I COVERED my half-acre with non-code structures out of necessity; I needed to house family and friends. And since I did it in plain view of what passes for authority in Mendocino County I was often red-tagged, the practical effect of which was to bump up my property taxes a little bit. I ask you: Rather than approach a government office full of people hostile to me to ask their permission to build a little shack for a relative or friend, a request certain to be denied, wasn't it wiser to simply build the sucker and take the minor tax increase? Of course, and that's what I did. The county, especially this county, wants property tax revenue; they aren't about to bulldoze anybody.
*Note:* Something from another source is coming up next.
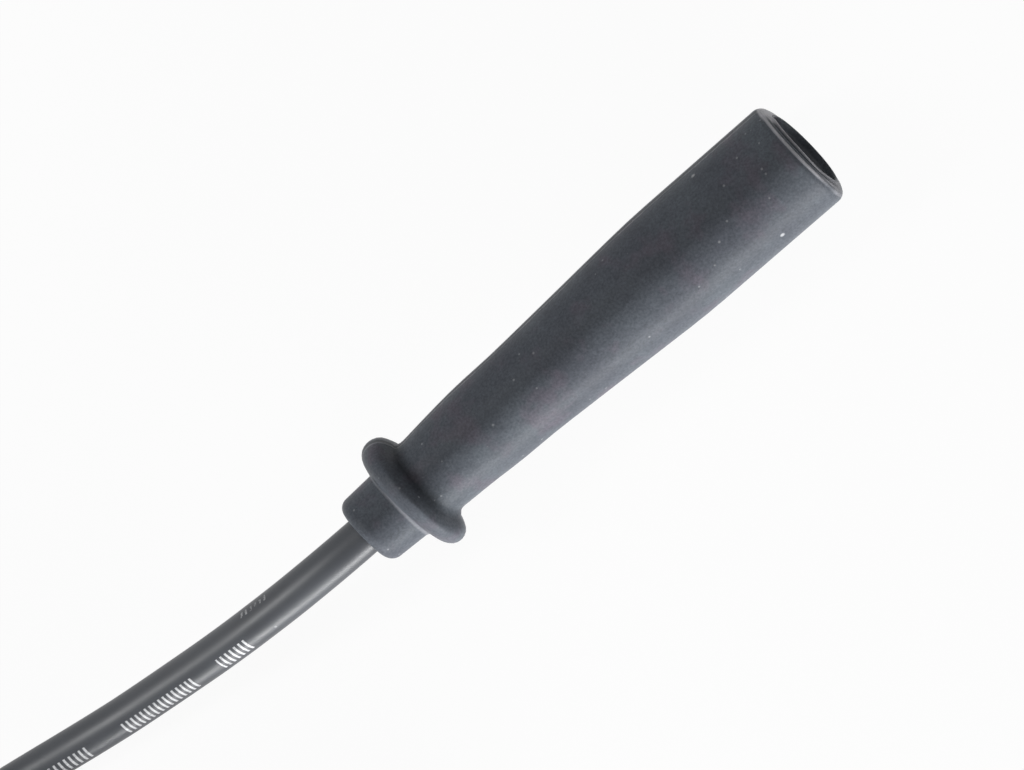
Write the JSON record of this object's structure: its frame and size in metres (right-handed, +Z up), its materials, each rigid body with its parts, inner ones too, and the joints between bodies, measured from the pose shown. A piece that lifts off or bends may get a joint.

THINKING ABOUT THIS these many years later, I might be the hippie shack building champ of Mendocino County. I built at least six of them apart from the inner sanctum, plus a tower, and maybe a couple more habitable hovels depending on how the total, maze-like space is regarded. All on a half-acre! But, but, but.... What about septic tanks? How did you accommodate all those people? You aren't ready to hear that one, dear reader, but it was always workable.

AND HERE we are forty years later and the place is valued at over half a mil? What might appear to the unimaginative as a kind of low-rent, horizontal Winchester House is now regarded by the architectural cognoscenti as the very essence of half-acre chic.